Allegorically, to walk the fiery passageway without faltering is to endure the anguish of yearning without falling prey to its flames. Similarly to the biblical idea that there is no atonement without a painful bloodshed, going through lust’s fire is a painful, immolative requisite of Dante’s paradise. Once the fire is conquered, you are no longer at the mercy of lust – it is used, integrated, and dominated, like a refined state of Dorian Gray (Oscar Wilde’s hedonist), who declared, “I don’t want to be at the mercy of my passions. I want to use them, to enjoy them, and to dominate them”. Medieval philosophers like Dante and Aquinas sought metaphysical transformation, whilst medieval alchemists sought to bridge chemical transformation processes with the metaphysical. It is no wonder that the key rule of medieval chemistry was the phrase “Per ignem fit ascensio spiritus”, meaning, ‘Through fire the ascent of the spirit is made’.
Fleeing from erotic idolatry
Up to this point, Dante has journeyed through hell and purgatory guided only by his friend Virgil, a personification of ration and intellect. By intellect, Dante conquered Pride, Wrath, Envy, Sloth, Avarice and Gluttony – all the sins, except for Lust. Challenged by its fire, Dante is filled with fear. This moment marks a metaphysical boundary.
Plato called Eros a divine insanity sent by the gods; likewise, reason and sanity (Virgil) are barred from crossing lust’s fiery threshold. Terrified, Dante refuses to enter until Virgil reveals that Beatrice, his long-lost true love, awaits him on the other side. Dante’s desire for Beatrice proves stronger than his fear of self-immolation, and for her sake, he submits himself to the furnace. He passes through suffering and emerges reborn in the Garden of Eden, Paradise.
At this moment, Virgil/Intellect says goodbye to Dante: purified by lust’s fire, Dante’s will is now “upright, and whole,” and to act against its pleasures in favour of reason would be wrong. Intellect has brought him as far as it can; from this point forward, he must be guided by rectified “pleasure, desire, and will”, each embodied in the chaste Beatrice.

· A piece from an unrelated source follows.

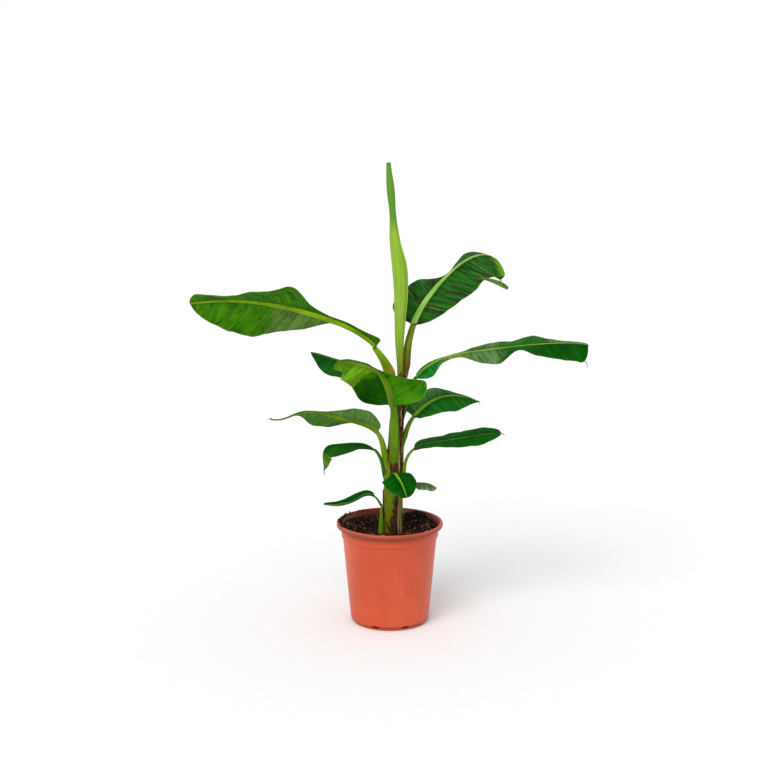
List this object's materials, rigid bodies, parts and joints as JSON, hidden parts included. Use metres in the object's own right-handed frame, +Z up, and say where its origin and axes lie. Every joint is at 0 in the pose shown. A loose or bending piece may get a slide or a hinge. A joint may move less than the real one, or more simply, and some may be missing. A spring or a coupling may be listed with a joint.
{
  "type": "potted banana plant",
  "caption": "Young banana plant with a leaning stem, arching paddle-shaped leaves and a rolled new leaf, in a round terracotta-coloured nursery pot",
  "frame": {"origin": "centre of the pot's flat underside", "axes": "+Z up; -Y is the front, where the broad front leaf comes forward; +X is the right-hand side seen from the front"},
  "size_m": [0.7572, 0.246, 0.896],
  "materials": {
    "pot": "satin",
    "soil": "matte",
    "stem": "satin",
    "spear": "satin",
    "stalk": "satin",
    "leaf": "satin"
  },
  "bodies": {
    "root": {"pot": "pot", "soil": "soil", "stem": "stem", "shoot": "stem", "spear": "spear", "stalk_upper_left": "stalk", "blade_upper_left": "leaf", "stalk_upper_right": "stalk", "blade_upper_right": "leaf", "stalk_long_right": "stalk", "blade_long_right": "leaf", "stalk_front": "stalk", "blade_front": "leaf", "stalk_back_left": "stalk", "blade_back_left": "leaf", "stalk_mid_left": "stalk", "blade_mid_left": "leaf", "stalk_low_left": "stalk", "blade_low_left": "leaf", "stalk_mid_right": "stalk", "blade_mid_right": "leaf", "stalk_low_right": "stalk", "blade_low_right": "leaf", "stalk_small_front": "stalk", "blade_small_front": "leaf", "stalk_small_right": "stalk", "blade_small_right": "leaf", "stalk_shoot": "stalk", "blade_shoot": "leaf"}
  },
  "joints": []
}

At Heaven's gates, Virgil, a guide characterised by intellect, safety and platonic love, is replaced by a Beatrice, a guide characterised by desire, polarisation, and erotic love.
One barrier remains - the heavenly court of judgement. Here, Beatrice acts as Dante’s prosecutor. All of his sufferings through sin were in her honour, but once finally reunited she harshly condemns his ‘infidelity’. This infidelity is not mundane copulation, it is a lack of devotion to one’s truest and first passion. Dante first fell in love with Beatrice in his youth; this remains important enough to appear in modern-day analytical psychology. Remaining loyal to the true desires of our formative years is considered the pathway to ‘Heaven’ by Jungian psychologists, who teach that the unique fascinations of childhood are symbols of our paths to psycho-somatic salvation:
“The image that governs your life is present from the beginning. To forget it, abandon it, or deny it is to lose contact with one’s fate…The image of the calling shows itself in childhood in what the child loves, envies, imitates, or longs for…The calling is not something you choose. It is something that has chosen you. It shows itself early in life, often in the form of a fascination, an attraction, or a strong interest that grips the child.” - James Hillman (Jungian Psychologist), The Soul’s Code
Beatrice was Dante’s first and true love, yet in her absence, he “turned his steps upon a false way” and attempted to substitute her with “false images of good” - Aquinas’ notion of desire misexpressed, amorous Idolatry. Beatrice recounts this as Dante’s greatest sin to the court, prompting Dante’s collapse and confession. The humility redeems him and he is judged innocent by the court. With his Eros now loyal to the image of his first passion (Beatrice), there is no more sin: lust’s fire and the gravitas of divine Desire have left no enemy unconquered, for he is now “pure and ready to mount the stars”. Lust needn’t be a vice that pulls us down to hell. Etymologically, to desire is to yearn for union with the stars – the Latin ‘de-siderium’ means separation (de) from the heavens (sidus). With sin finally conquered and the blisses of Heaven waiting, Dante fixes his gaze firmly upon his lover. He says, “Beatrice gazed upward, and I gazed at her, then in an instant we were lifted up to Paradise”.